In early August, I went to the Cincinnati neighborhood of Over-the-Rhine on a mission to help create a church and serve the urban poor in a predominantly African-American community. The area my church group and I stayed in is historically known as much for its Italianate architecture as its high crime rate.
Much of the community has been held together by Living Water Ministry, a church started in 1999 by a Christian couple, Pastor Johann and Grace Kim.
While walking through the neighborhood, I noticed that the gentrification process had already begun just a few streets away from the church, where many homeless people sat on the curb to drink and smoke from the early afternoon to late evening.

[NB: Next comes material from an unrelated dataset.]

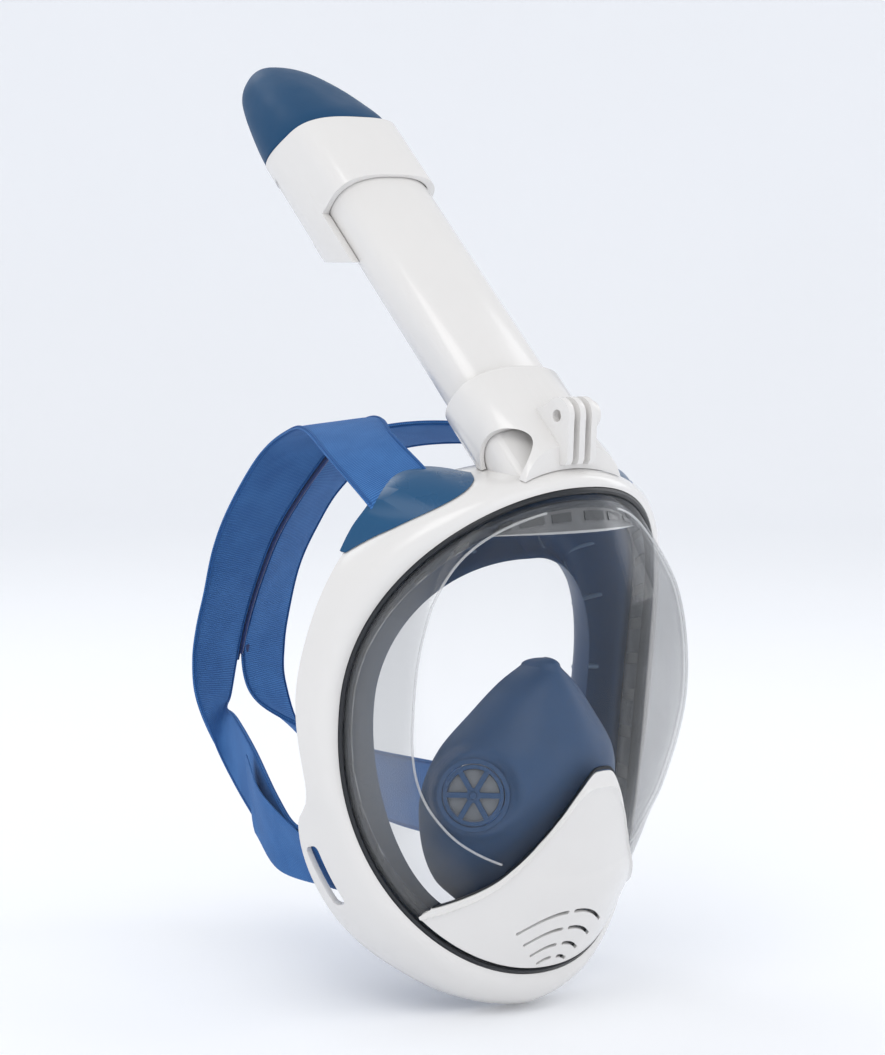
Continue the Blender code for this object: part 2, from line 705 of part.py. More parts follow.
# ---- Skirt ----
def skirt_section(angle):
    """Closed section: the clamped bead, the wall back to the face, and the flap in to its edge."""
    turn = abs(math.degrees(math.remainder(angle, 2 * math.pi)))
    bead_front = RIM_DEPTH + GAP + 0.1 * LENS_WALL
    bead_out = -LENS_INSET + 0.0018
    bead_in = -LENS_INSET - LENS_WALL - 0.0030
    bead = [rim_point(angle, bead_in, bead_front), rim_point(angle, bead_out, bead_front),
            rim_point(angle, bead_out, bead_front + BEAD_DEPTH - GAP)]
    lip = radius_of(LIP, angle)
    face = radius_of(FACE, angle)
    edge_y = through([(0, FACE_TOP_Y), (90, FACE_SIDE_Y), (180, FACE_BOTTOM_Y)], turn)
    roll = through([(0, 0.012), (90, 0.017), (180, 0.014)], turn)

    def at(radius, y):
        return Vector((radius * math.sin(angle), y, EYE_Z + radius * math.cos(angle)))

    wall = lip - LENS_INSET - LENS_WALL - 0.0035
    turn_back = edge_y + roll
    bead_y = rim_point(angle, 0, bead_front + BEAD_DEPTH - GAP).y
    t = SKIRT_WALL
    outer = [at(wall + t * 0.9, bead_y), at(wall + 0.3 * t, bead_y + 0.6 * (turn_back - bead_y)),
             at(wall - 0.004, turn_back), at((wall + face) / 2, turn_back + 0.0035), at(face + 0.004, turn_back - 0.003),
             at(face, edge_y)]
    inner = [at(face + t * 0.8, edge_y - t * 0.2), at(face + 0.0055, turn_back - 0.003 - t),
             at((wall + face) / 2, turn_back + 0.0035 - t), at(wall - 0.004 - t, turn_back - t),
             at(wall - 0.8 * t, bead_y + 0.55 * (turn_back - bead_y)), at(wall - 0.3 * t, bead_y)]
    return bead + outer + inner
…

A few scant blocks away, the streets were bustling with live music, hip coffee shops, big-box grocery stores and brand-name retailers. The difference in landscape and culture was jarring, and I realized soon enough that the neighbors in this church community may eventually get pushed out of their homes if urban renewal continues to move at its current pace.
The pastor and his wife started a Sunday school for young people several years ago to keep the urban poor from completely leaving the area. The Kims have a long-term vision for urban renewal in Cincinnati. They recently bought an abandoned church building, which they plan to gut and rebuild so they can host worship services, church activities and Bible study classes throughout the week.
During the same week, Business Council of Westchester President and CEO Marsha Gordon and Executive Vice President and COO John Ravitz also were in Cincinnati, attending a convention where they heard how nonprofits are vital to urban renewal.
The Cincinnati Chamber of Commerce has been the liaison for moving economic redevelopment projects forward for the last decade. In 2003, the chamber founded the Cincinnati Center City Development Corp., a nonprofit group focused on redeveloping business centers and bringing new development projects to Over-the-Rhine. Its projects, which are funded privately through corporate contributions, have created all the difference in downtown Cincinnati, which is almost unrecognizable when compared with what the area looked like some 10 years ago.
“What we see is the involvement of the business community in leading the way and raising money,” Gordon said. “We saw pictures of buildings that were redeveloped and that had the residential rates increased to become a more attractive area to live. We saw the whole community coming together with people of different socioeconomic classes doing yoga in the park and enjoying nighttime events, including jazz and salsa.”
With youth flight a problem in Westchester County, Ravitz said he was inspired by the convention, so much so that he said he wants to start focus groups to discuss ways that communities can retain urban youths and create more job opportunities for them. Another issue The Business Council of Westchester wants to address is how to retain the urban poor in redeveloped areas through building affordable homes and providing services to the homeless.
“Business organizations have to take the lead on urban renewal, and it’s not to say that we’re better than the government, but because we’re connected to the community we can bring together people who will invest in these types of projects,” Ravitz said.
As Gordon and Ravitz were on the walking tour of downtown Cincinnati, they saw firsthand how the area has begun to transform with the help of a $48.9 million renovation project of Fountain Square and more than 100 condos opening in Over-the-Rhine. Whether they are in Cincinnati or White Plains, Ravitz said the common thread he found is that anywhere they go it’s important to have conversations with stakeholders who can help the community move forward with urban renewal efforts.
Several nonprofits are interested in helping communities stay together, especially as urban renewal projects have the ability to transform the geography and character of a city and displace many of the urban poor. While some are building a church that will bring communities together, others are focused on providing homes for low-income families.
In Bridgeport, Conn., private investors and public lenders have contributed to transforming the once-dilapidated urban center into a burgeoning business hub. Meanwhile, the nonprofit group Habitat for Humanity of Coastal Fairfield County, is dedicated to keeping low-income individuals and families in the area by building homes for them.
“In order for a family to get a Habitat house, they have to be living in housing that’s unacceptable in one form or another — whether it be affordability, the conditions of the house or overcrowding,” said Bruce Berzin, president of Habitat for Humanity of Coastal Fairfield County. “The other criteria are that they have to be able to pay off the mortgage we provide and be willing to partner with us in providing 500 hours of sweat equity.”